Asha Castleberry-Hernandez MIA ’12 is the new senior adviser in the State Department’s Bureau of Near Eastern Affairs. A cofounder of the Diversity in National Security Network and a former senior associate at the Center for Strategic and International Studies (CSIS), Castleberry-Hernandez was also a Schmidt Futures International Strategy Fellow for 2020 and was named among New America’s 2018 Black American National Security and Foreign Policy Next Generation Leaders.

CJ Dixon MIA ’19, who is currently the senior adviser for security sciences at New York City Cyber Command, was named to New America’s list of 2020 Black American National Security and Foreign Policy Next Generation Leaders.

Brian Greer MIA ’12 recently joined the government affairs firm Klein/Johnson Group. As a principal at this firm, he advises business on how to work with the U.S. government. In a 2020 op-ed piece for the Washington Post, Greer wrote about a lack of diversity in Congress’s oversight of the U.S. military.

In November 2020, Lisa Hines-Johnson MPA ’04 joined NYC Children’s Services as the associate commissioner for administration. Before that she spent more than eight years as the COO of the Food Bank for New York City, garnering honors from Latina magazine and News 12 Bronx. A frequent guest lecturer in the EMPA program, Hines-Johnson most recently took part in an October 2020 panel on food security.

Anuli Isichei MPA ’16 was recognized by UNFPA, WHO, and WGH as one of 100 global women nurse leaders for her commitment to the profession and equipping nurses across Nigeria and Africa to sit at the decision-making table.
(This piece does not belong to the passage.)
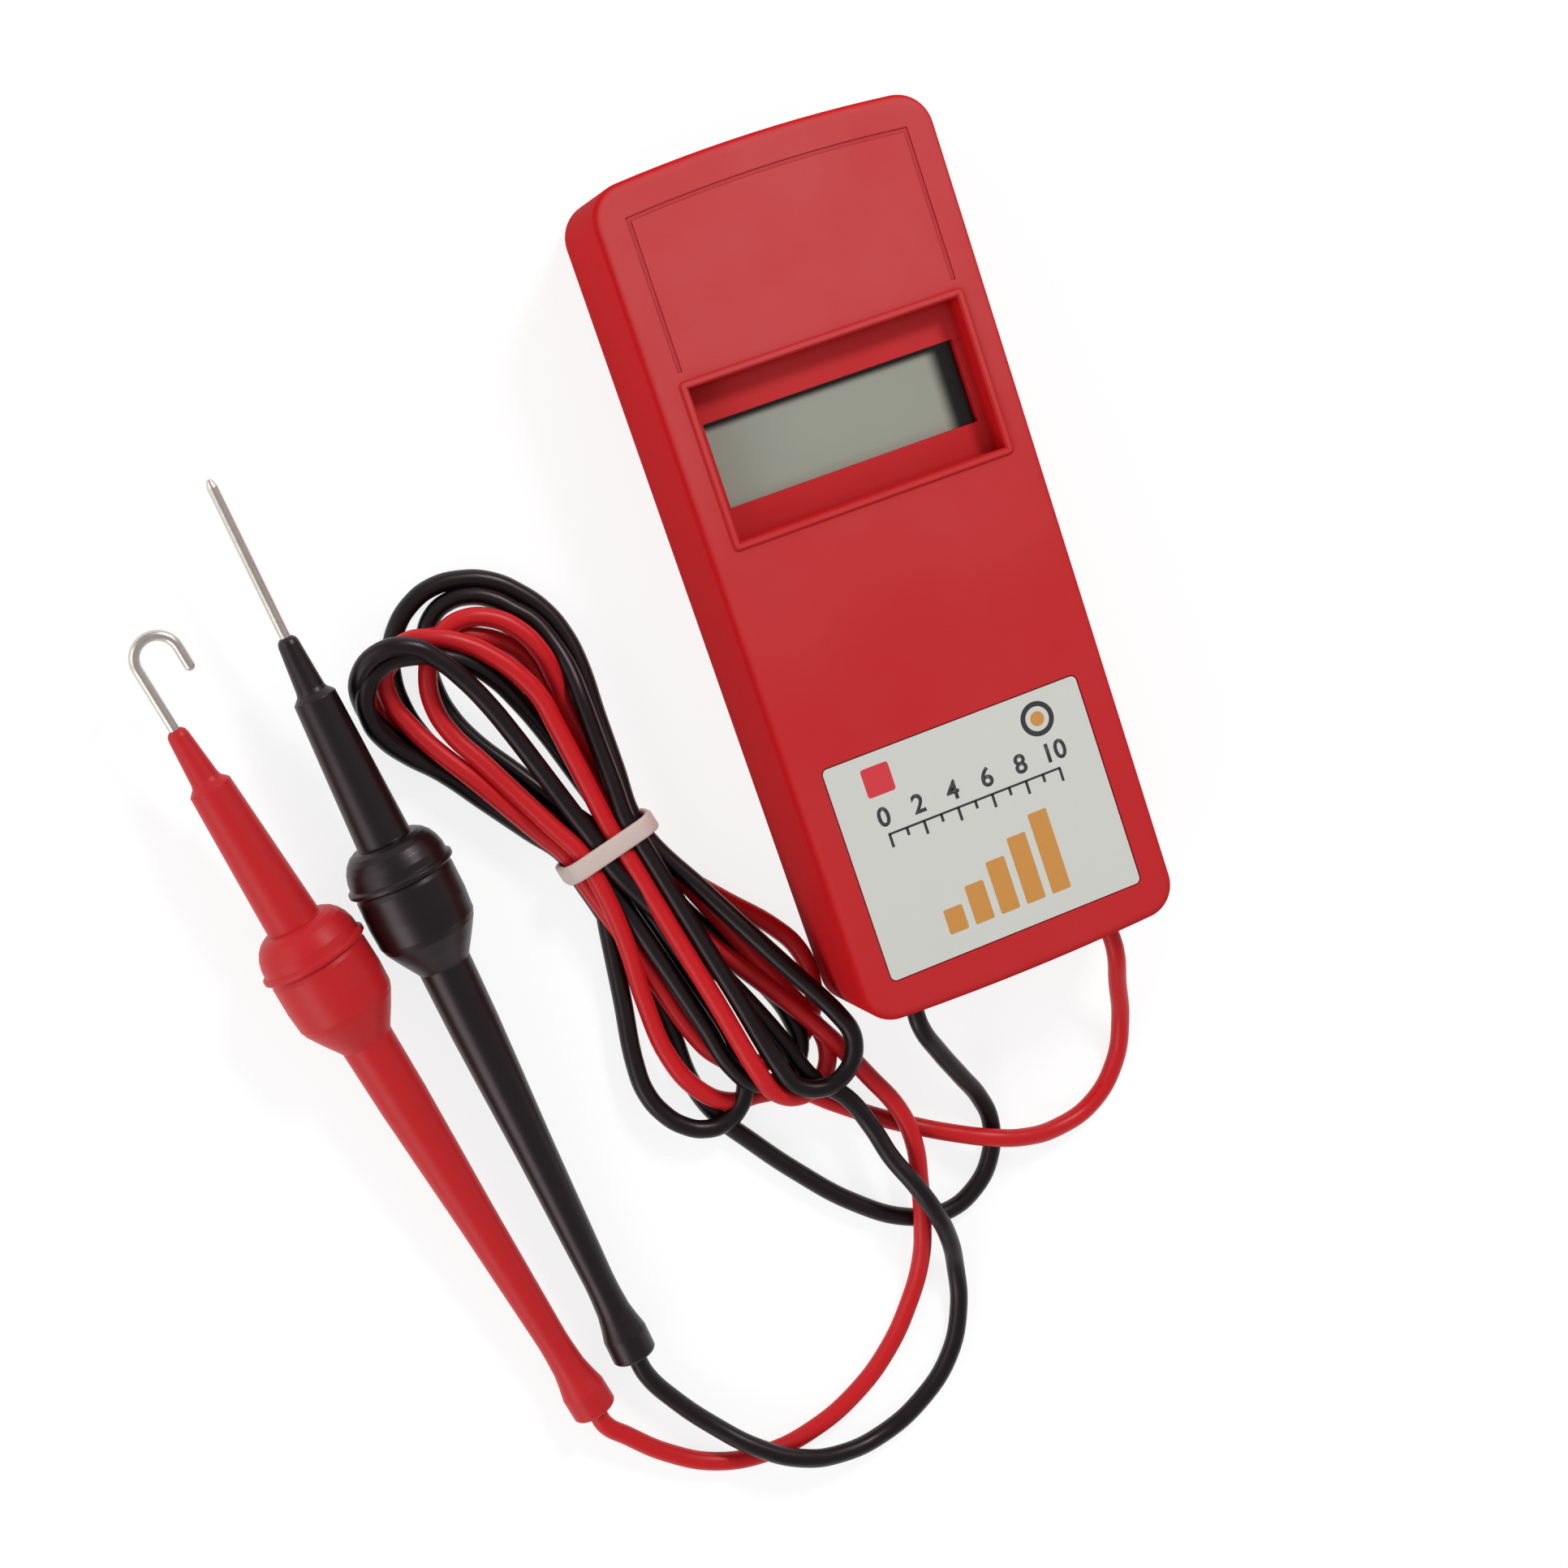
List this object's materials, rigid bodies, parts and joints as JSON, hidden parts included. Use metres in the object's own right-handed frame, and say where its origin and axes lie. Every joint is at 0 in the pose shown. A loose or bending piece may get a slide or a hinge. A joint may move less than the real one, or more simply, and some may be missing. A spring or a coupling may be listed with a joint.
{
  "type": "digital fence voltmeter",
  "caption": "Handheld digital voltmeter: moulded case with sunk display window and face label, and two hard-wired insulated probes, one ending in a needle and one in a hook.",
  "frame": {"origin": "centre of the case's footprint, on the surface that its back rests on", "axes": "+X across the case to its right, +Y along the case towards the display end, +Z out of the face"},
  "size_m": [0.1574, 0.2315, 0.0275],
  "materials": {
    "case_plastic": "semi-gloss moulded ABS with a very fine texture",
    "foam": "closed-cell foam",
    "battery_shell": "satin printed jacket, bare of print",
    "black_plastic": "satin moulding",
    "display_glass": "grey-green liquid crystal cell under a polariser",
    "silicone": "soft conductive strip",
    "board": "solder-masked laminate",
    "resistor_body": "lacquered",
    "capacitor_body": "dipped",
    "trimmer_body": "moulded",
    "white_plastic": "moulded",
    "switch_can": "plated",
    "label": "printed film, light grey",
    "screw_steel": "zinc plated",
    "black_rubber": "soft bush",
    "black_lead": "silicone-jacketed flexible lead",
    "red_lead": "silicone-jacketed flexible lead",
    "probe_steel": "nickel plated wire",
    "black_probe": "satin insulated moulding",
    "red_probe": "satin insulated moulding",
    "tie": "off-white rubber band"
  },
  "bodies": {
    "root": {"front_shell": "case_plastic", "rear_cover": "case_plastic", "battery": "battery_shell", "battery_snap": "black_plastic", "display_glass": "display_glass", "display_frame": "black_plastic", "contact_strips": "silicone", "main_board": "board", "display_driver": "black_plastic", "divider_resistors": "resistor_body", "capacitors": "capacitor_body", "trimmer": "trimmer_body", "power_switch": "switch_can", "face_label": "label", "cover_screws": "screw_steel", "board_screws": "screw_steel", "lead_grommets": "black_rubber", "inner_leads": "black_lead", "black_needle": "probe_steel", "red_hook": "probe_steel", "black_barrel": "black_probe", "red_barrel": "red_probe", "black_handle": "black_probe", "red_handle": "red_probe", "probe_resistors": "resistor_body", "black_case_lead": "black_lead", "red_case_lead": "red_lead", "black_probe_lead": "black_lead", "red_probe_lead": "red_lead", "lead_hank": "black_lead", "hank_tie": "tie"},
    "door": {"battery_door": "case_plastic", "door_pad": "foam"},
    "slider": {"switch_slider": "black_plastic"},
    "rotor": {"trimmer_rotor": "white_plastic"}
  },
  "joints": [
    {"name": "battery_door_swing", "type": "hinge", "parent": "root", "child": "door", "pos_m": [0, -0.0173, 0.0012], "axis": [1, 0, 0], "range_deg": [0, 60]},
    {"name": "power_switch_slide", "type": "slide", "parent": "root", "child": "slider", "axis": [0, 1, 0], "range_m": [0, 0.0036]},
    {"name": "trimmer_turn", "type": "hinge", "parent": "root", "child": "rotor", "pos_m": [-0.02, 0.006, 0.0076], "axis": [0, 0, -1], "range_deg": [-130, 130]}
  ]
}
Isichei is a registered nurse currently working in Nigeria, where she is a program manager for the Healthcare Leadership Academy.

Lisa Dolberry Hancock MIA ‘93 is the founding director of the Obama Foundation Scholars Program at Columbia University. She was previously a vice president at Goldman Sachs, where she oversaw grants administration and management for the Goldman Sachs Foundation and was head of employee community engagement, leading the creation of pro bono advisory programs designed to strengthen nonprofit organizations and small businesses in the United States and around the world.
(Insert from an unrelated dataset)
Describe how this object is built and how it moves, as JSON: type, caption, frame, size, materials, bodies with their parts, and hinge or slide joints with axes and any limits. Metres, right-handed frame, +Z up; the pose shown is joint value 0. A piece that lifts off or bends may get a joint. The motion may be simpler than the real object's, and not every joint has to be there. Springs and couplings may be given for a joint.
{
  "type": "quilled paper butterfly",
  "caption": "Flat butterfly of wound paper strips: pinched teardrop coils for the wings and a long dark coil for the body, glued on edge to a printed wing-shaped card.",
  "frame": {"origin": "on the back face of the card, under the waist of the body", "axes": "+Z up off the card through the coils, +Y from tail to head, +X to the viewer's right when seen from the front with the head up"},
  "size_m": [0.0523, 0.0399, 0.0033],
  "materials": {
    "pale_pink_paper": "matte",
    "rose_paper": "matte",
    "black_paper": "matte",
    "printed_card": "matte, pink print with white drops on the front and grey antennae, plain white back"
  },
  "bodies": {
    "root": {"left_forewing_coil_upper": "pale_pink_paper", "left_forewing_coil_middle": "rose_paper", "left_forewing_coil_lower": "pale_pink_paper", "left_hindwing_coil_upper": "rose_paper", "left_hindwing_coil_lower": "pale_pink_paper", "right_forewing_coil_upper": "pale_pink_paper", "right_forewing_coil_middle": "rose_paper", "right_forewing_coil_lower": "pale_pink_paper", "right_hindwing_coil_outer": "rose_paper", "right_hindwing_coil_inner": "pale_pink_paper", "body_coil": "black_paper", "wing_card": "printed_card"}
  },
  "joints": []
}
Karine Jean-Pierre MPA ’03 is the principal deputy press secretary for President Biden and one of the leaders comprising the first ever all-female senior White House communications team. During the 2020 campaign Jean-Pierre served as senior advisor to now President Biden and chief of staff to now Vice President Kamala Harris; she is the the first Black person and first lesbian to have held that position for a vice presidential nominee.

In June 2017, Herman N. (“Rusty”) Johnson, Jr., MIA ’99 was seated as a magistrate judge in the United States District Court for the Northern District of Alabama. Before his appointment Johnson spent seven years as a law professor at Samford University, earning repeated recognition for his teaching, scholarship, and service.

On February 13, C. Andrew McGadney MPA ’06 was appointed as the 20th president of Knox College in Galesburg, Illinois; he will formally take office this July 1. McGadney is currently vice president and dean of student advancement at Colby College in Waterville, Maine, and previously served Colby as its vice president and secretary of the college.

Tyrik McKeiver MIA ’13 was named to New America’s 2020 LGBTQIA+ Out Leadership List and, earlier, as one of the organization’s 2018 Black American National Security and Foreign Policy Next Generation Leaders. He was recently appointed co-director of the Tru-Diversity Initiative at the Truman National Security Project. McKeiver is a vice president at Ogilvy and a former vice president of the global financial crimes division at MUFG (Mitsubishi UFG Financial Group).

Jo Christine Miles MIA ’17 was recently chosen to lead Principal Financial Group’s corporate and nonprofit philanthropic initiatives as director of Principal Community Relations and the Principal Financial Group Foundation. In her role Miles oversees philanthropic giving and employee community engagement across all of Principal’s domestic and international markets.

Dr. Basil Smikle Jr. MPA ’96 is a political strategist, policy adviser, and longtime lecturer at SIPA, where he is currently co-teaching a new course, Rethinking Policing in the 21st Century, with New York State Attorney General Letitia James. In 2019 Smikle completed his PhD in politics and education at Teachers College. He is also an adjunct professor at CCNY, and in 2018 and 2019 was the distinguished lecturer on politics and public policy at its School of Labor and Urban Studies.

New America recognized Lauren Sprott MIA ’14, a senior program officer for Europe, Asia, Pacific, and Latin America programs at the Millennium Challenge Corporation, among its 2020 Black American National Security and Foreign Policy Next Generation Leaders.

In 2020 Kawai Strong Washburn MIA ’08 published his acclaimed debut novel, Sharks in the Time of Saviors (Macmillan). President Barack Obama went on to name the book among his favorites of 2020.

Rahel Tekola MPA ’18 was named, along with classmate Niara Valério MPA ’18, among Forbes’s 30 Under 30 Class of 2020. Tekola and Valério are cofounders of the edtech startup Learnabi. You can read more about how they started Learnabi while at SIPA here.

Daniel E. White MPA ’20 recently joined the U.S. Defense Department as special assistant to the assistant secretary of defense for strategy, plans, and capabilities. He was also selected as a Truman National Security Project’s Class of 2020 security fellow and named among New America’s 2018 Black American National Security and Foreign Policy Next Generation Leaders.